#### [Written task]
Show each line from the listing that includes the word "rigid".

Structured object records
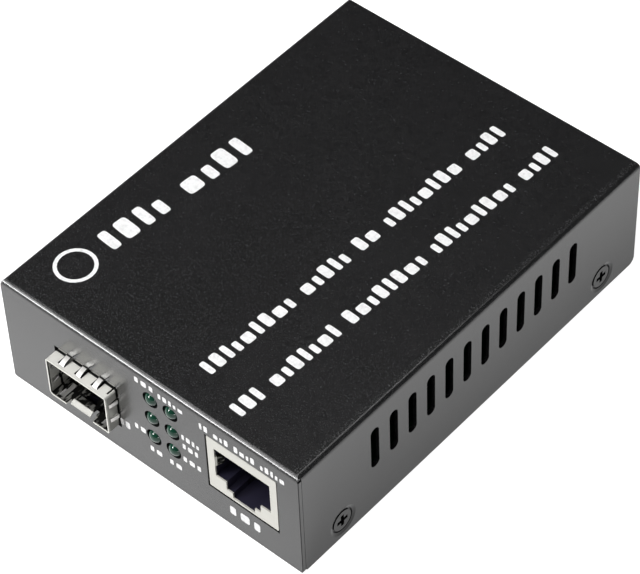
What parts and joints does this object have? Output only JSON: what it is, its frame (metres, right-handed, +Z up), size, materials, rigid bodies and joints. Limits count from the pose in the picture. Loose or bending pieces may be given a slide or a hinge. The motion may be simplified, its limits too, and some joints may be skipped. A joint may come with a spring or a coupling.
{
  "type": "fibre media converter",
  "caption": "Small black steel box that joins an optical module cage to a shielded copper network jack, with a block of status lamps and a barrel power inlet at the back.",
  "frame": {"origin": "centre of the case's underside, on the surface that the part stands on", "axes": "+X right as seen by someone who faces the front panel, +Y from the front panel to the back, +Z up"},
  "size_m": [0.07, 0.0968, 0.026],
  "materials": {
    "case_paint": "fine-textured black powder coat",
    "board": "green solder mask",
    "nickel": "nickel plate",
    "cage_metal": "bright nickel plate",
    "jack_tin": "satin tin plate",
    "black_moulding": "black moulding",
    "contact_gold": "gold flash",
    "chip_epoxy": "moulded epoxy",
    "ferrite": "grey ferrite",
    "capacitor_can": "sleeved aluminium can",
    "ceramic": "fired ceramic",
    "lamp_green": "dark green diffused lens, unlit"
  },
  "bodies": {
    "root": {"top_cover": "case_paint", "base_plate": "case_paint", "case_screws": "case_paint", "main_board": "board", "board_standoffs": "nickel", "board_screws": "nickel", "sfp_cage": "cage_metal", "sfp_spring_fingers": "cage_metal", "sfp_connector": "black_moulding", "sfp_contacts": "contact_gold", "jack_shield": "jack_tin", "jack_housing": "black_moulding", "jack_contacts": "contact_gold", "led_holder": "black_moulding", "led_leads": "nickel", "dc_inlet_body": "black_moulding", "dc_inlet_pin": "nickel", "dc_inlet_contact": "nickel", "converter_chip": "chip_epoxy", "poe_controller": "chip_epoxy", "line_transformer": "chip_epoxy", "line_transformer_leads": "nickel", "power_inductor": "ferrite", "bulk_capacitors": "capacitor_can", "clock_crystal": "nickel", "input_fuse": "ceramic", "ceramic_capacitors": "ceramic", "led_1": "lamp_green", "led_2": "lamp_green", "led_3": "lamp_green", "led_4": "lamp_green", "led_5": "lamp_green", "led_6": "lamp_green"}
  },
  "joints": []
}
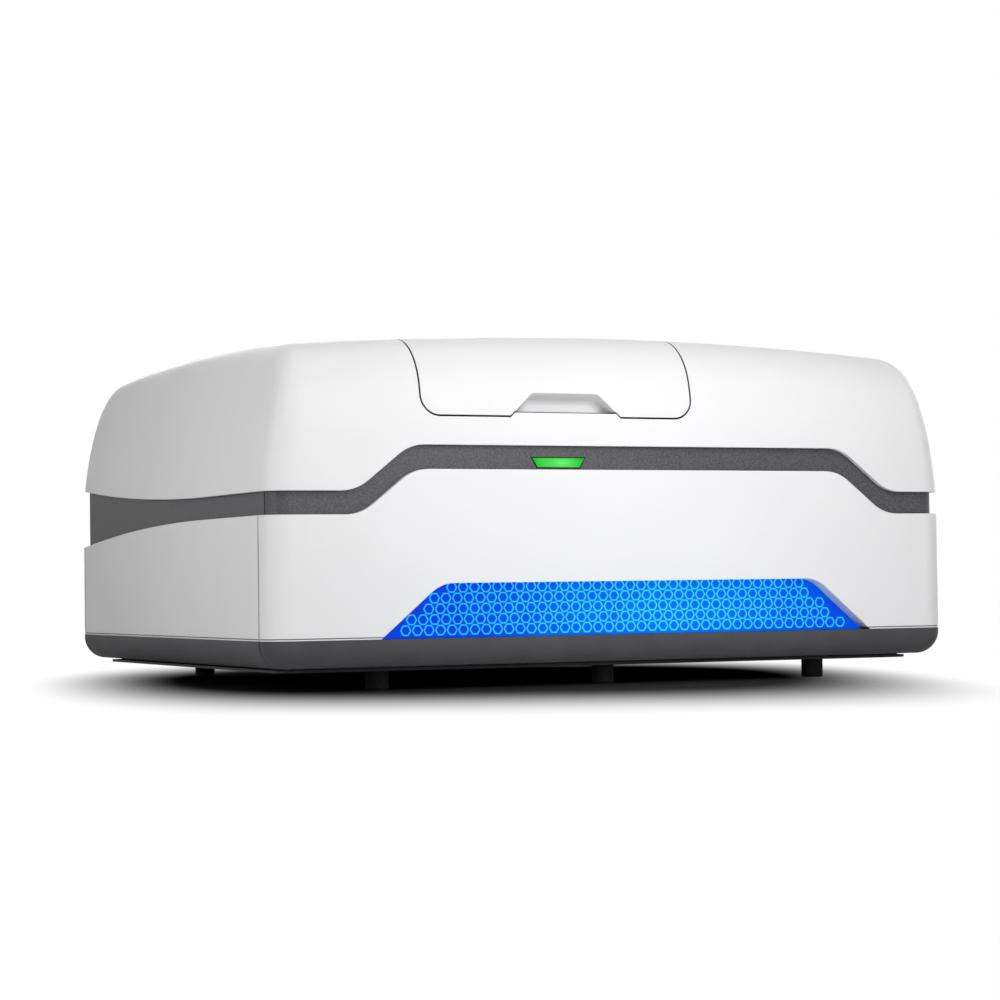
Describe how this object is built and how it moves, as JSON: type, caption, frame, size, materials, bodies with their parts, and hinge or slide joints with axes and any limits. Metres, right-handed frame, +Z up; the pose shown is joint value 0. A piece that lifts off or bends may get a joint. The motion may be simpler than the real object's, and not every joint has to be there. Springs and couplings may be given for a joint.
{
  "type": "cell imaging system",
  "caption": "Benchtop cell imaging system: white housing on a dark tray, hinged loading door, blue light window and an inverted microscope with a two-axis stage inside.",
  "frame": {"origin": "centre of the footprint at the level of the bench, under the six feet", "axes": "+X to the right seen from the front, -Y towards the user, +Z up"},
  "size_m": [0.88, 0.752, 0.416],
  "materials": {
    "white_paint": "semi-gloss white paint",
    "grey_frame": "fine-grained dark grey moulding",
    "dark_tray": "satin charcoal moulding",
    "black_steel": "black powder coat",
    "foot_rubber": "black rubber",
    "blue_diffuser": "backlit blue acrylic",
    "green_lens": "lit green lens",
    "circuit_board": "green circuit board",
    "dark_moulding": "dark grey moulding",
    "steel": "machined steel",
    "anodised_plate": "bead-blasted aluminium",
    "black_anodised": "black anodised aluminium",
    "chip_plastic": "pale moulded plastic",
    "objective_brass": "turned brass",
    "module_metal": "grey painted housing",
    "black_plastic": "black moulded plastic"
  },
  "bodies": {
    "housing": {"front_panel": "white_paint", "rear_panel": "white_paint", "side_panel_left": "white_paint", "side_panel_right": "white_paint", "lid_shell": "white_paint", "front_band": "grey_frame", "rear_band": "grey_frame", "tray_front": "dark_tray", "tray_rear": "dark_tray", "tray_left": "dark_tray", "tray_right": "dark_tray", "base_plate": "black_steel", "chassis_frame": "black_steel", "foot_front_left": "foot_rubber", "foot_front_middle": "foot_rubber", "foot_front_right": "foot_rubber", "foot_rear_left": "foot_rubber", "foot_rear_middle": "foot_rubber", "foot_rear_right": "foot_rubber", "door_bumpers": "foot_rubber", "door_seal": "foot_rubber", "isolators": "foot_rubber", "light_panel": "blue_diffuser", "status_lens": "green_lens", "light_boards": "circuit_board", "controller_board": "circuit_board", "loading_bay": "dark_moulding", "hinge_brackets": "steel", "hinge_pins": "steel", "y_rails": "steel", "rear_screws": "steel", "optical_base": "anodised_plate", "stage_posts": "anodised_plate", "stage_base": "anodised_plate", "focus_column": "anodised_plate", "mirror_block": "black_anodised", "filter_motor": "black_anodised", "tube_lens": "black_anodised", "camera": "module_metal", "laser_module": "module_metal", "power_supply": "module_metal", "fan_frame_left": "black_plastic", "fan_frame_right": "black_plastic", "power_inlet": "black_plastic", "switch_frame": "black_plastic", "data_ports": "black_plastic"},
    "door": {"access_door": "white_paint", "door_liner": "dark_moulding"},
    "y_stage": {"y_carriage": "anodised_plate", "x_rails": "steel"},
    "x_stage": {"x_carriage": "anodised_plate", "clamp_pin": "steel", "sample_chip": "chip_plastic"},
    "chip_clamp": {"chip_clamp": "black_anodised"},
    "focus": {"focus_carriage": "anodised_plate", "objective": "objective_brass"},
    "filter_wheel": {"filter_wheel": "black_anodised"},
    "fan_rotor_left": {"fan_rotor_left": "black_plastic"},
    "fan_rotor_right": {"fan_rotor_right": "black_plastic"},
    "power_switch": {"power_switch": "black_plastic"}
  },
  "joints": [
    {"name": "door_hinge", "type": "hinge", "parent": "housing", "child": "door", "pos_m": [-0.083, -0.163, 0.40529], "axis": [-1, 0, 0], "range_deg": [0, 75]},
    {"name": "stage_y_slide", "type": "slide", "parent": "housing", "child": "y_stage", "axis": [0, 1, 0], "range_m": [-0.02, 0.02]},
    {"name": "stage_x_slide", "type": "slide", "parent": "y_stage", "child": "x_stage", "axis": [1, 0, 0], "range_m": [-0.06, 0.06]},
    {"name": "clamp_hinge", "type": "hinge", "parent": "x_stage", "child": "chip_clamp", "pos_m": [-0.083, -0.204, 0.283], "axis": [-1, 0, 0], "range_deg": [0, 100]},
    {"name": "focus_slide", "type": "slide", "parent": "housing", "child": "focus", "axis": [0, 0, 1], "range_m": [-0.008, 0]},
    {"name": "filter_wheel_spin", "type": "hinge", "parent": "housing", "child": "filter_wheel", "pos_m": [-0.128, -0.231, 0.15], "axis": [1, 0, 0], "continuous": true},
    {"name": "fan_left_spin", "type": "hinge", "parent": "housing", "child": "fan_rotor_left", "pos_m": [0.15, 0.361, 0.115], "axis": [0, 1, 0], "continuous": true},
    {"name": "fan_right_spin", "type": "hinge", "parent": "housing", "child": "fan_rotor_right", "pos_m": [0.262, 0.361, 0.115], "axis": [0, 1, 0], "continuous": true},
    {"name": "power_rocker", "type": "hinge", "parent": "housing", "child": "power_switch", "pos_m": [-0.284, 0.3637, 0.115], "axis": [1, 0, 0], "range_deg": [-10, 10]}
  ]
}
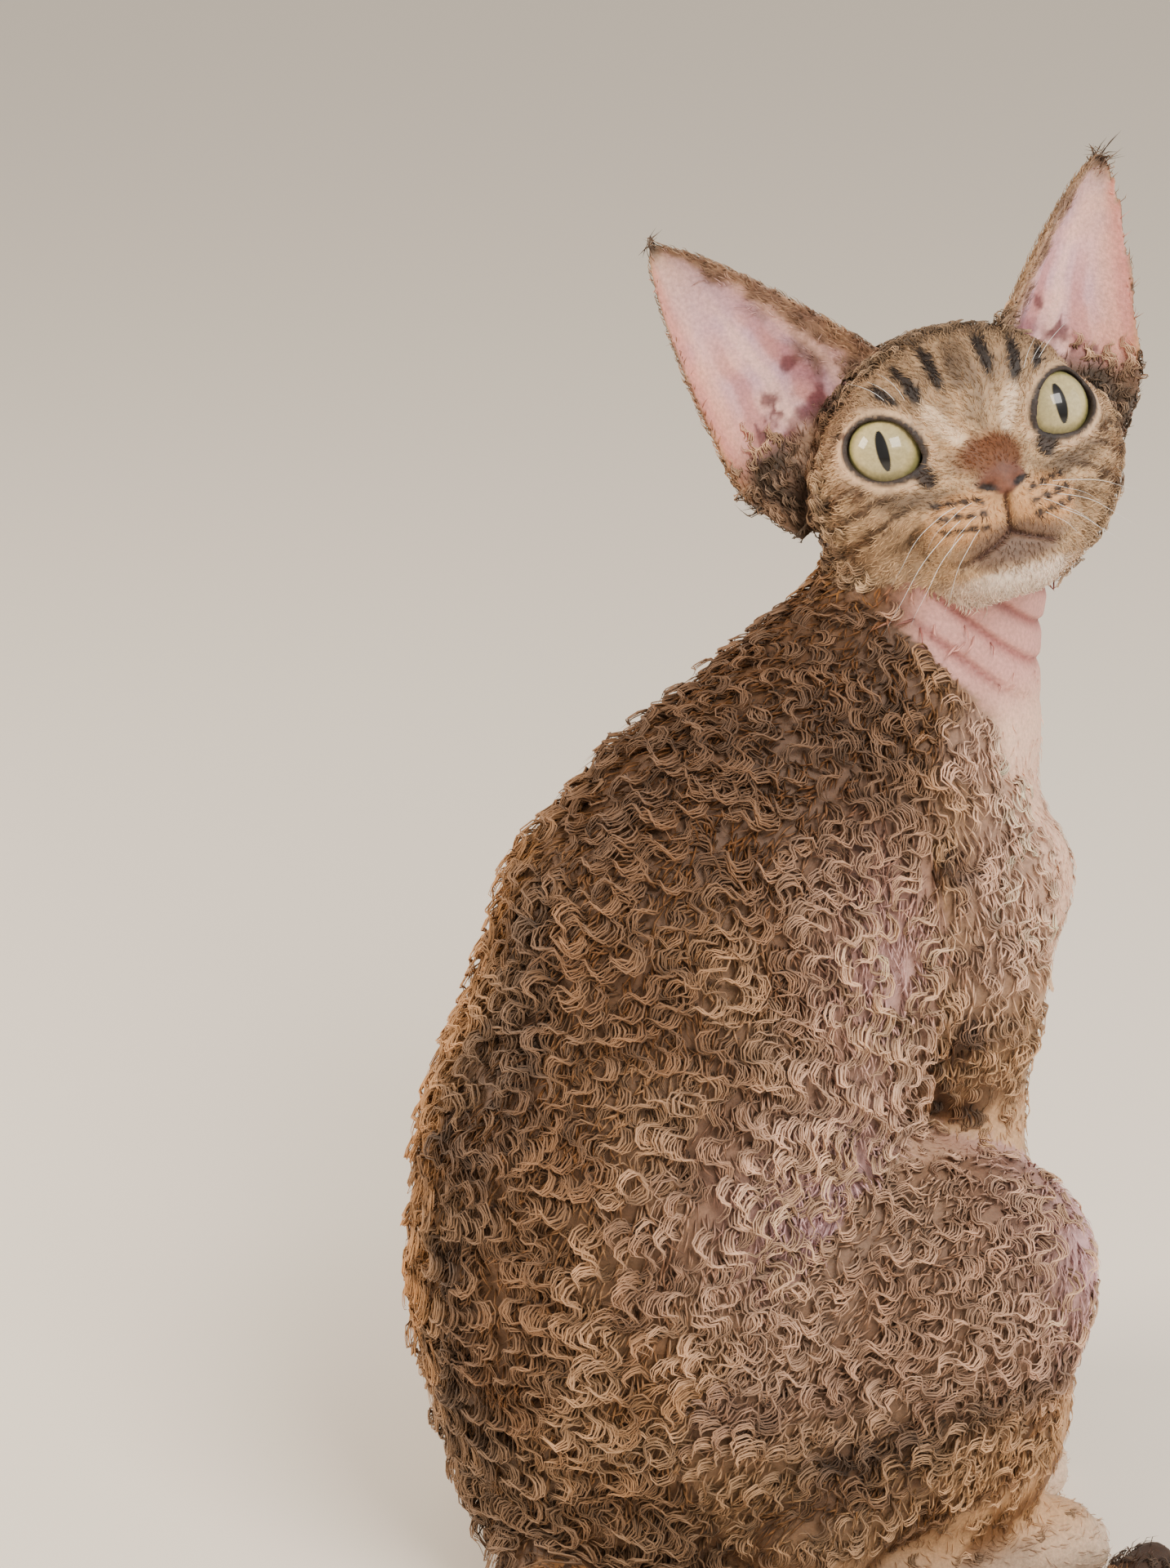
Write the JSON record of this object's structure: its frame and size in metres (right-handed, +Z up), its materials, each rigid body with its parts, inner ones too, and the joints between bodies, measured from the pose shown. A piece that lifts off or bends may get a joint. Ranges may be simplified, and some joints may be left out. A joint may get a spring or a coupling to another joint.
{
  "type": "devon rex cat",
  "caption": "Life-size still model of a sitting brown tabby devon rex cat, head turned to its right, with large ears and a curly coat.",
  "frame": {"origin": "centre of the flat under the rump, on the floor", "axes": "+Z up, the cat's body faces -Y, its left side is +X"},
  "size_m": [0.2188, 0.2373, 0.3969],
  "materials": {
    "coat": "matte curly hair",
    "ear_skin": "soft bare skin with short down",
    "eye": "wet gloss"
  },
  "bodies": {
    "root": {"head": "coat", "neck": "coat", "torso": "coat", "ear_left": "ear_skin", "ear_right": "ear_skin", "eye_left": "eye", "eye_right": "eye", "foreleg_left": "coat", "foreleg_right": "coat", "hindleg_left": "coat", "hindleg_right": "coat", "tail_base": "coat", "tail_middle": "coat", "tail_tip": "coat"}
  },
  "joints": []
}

#### [Task response]
What parts and joints does this object have? Output only JSON: what it is, its frame (metres, right-handed, +Z up), size, materials, rigid bodies and joints. Limits count from the pose in the picture. Loose or bending pieces may be given a slide or a hinge. The motion may be simplified, its limits too, and some joints may be skipped. A joint may come with a spring or a coupling.
Write the JSON record of this object's structure: its frame and size in metres (right-handed, +Z up), its materials, each rigid body with its parts, inner ones too, and the joints between bodies, measured from the pose shown. A piece that lifts off or bends may get a joint. Ranges may be simplified, and some joints may be left out. A joint may get a spring or a coupling to another joint.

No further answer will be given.